The final nail in this argument’s coffin is the way people deploy authorial quotes: as support for an opinion they already hold from the story itself. No one reads Dune and then checks out Herbert’s commentary to decide what they should think. They form opinions based on the text, then look for Herbert quotes to support that opinion as a way of arguing from authority

The lesson for those of us who also write is that we need to be clear in our stories. We can’t expect readers to check with us before deciding what the story means, nor can we explain mistakes away once they’ve been published.

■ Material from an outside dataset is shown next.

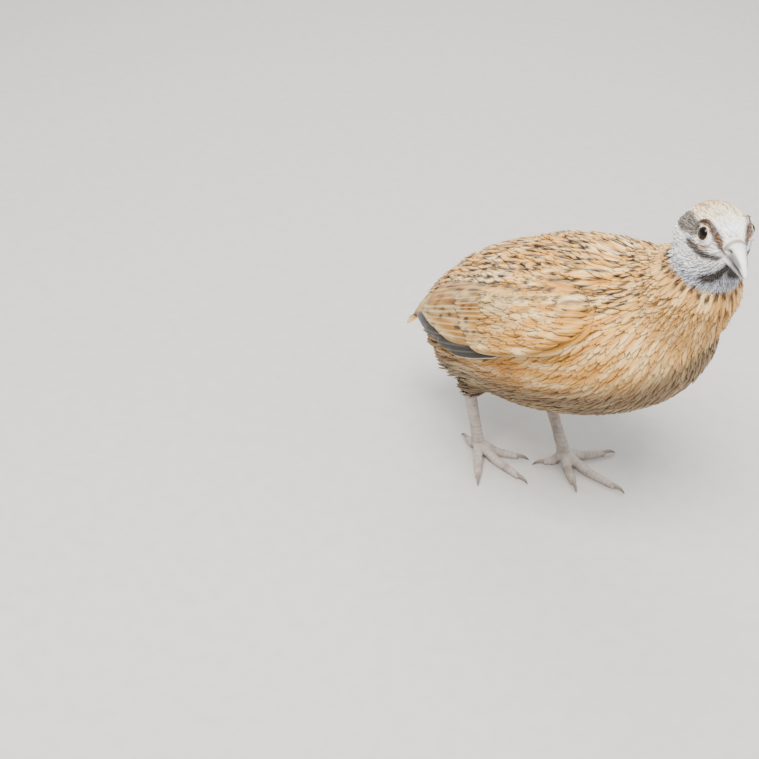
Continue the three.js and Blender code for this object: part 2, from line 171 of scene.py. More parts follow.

We have to get things right the first time, because that’s what readers will judge us on. 

Oh, and one more thing: even if I didn’t firmly believe that the author was dead, Frank Herbert is not a guy I would go to for political commentary. His famous quote about charismatic leaders is part of a longer rant where he complains about “big government,” then slams John F. Kennedy for being dangerously charismatic, but praises Richard Nixon for getting caught doing something bad. That’s actually some revisionist history on Herbert’s part, as Nixon was also very charismatic.

Then there’s the missionary interview, in which Herbert also claims that if T. E. Lawrence had died during the Arab revolt against the Ottoman Empire, he’d have been such a martyr that Arab fighters would have swept European influence out of the Middle East in no time. Given the general apathy toward Lawrence in Arab majority countries, this suggests that Herbert didn’t actually know much about the region or its history. 


Honestly, I could keep going. There are as many fan theories about Dune as there are grains of sand on Arrakis. But we’ve covered the big ones, and since I’ve just spent over 3,000 words harshing on Dune, let me make something clear: none of this means you’re a bad person if you like the book. I myself get pretty emotional during the fall of House Atreides.* We all like problematic stuff; the important thing is recognizing those problems for what they are.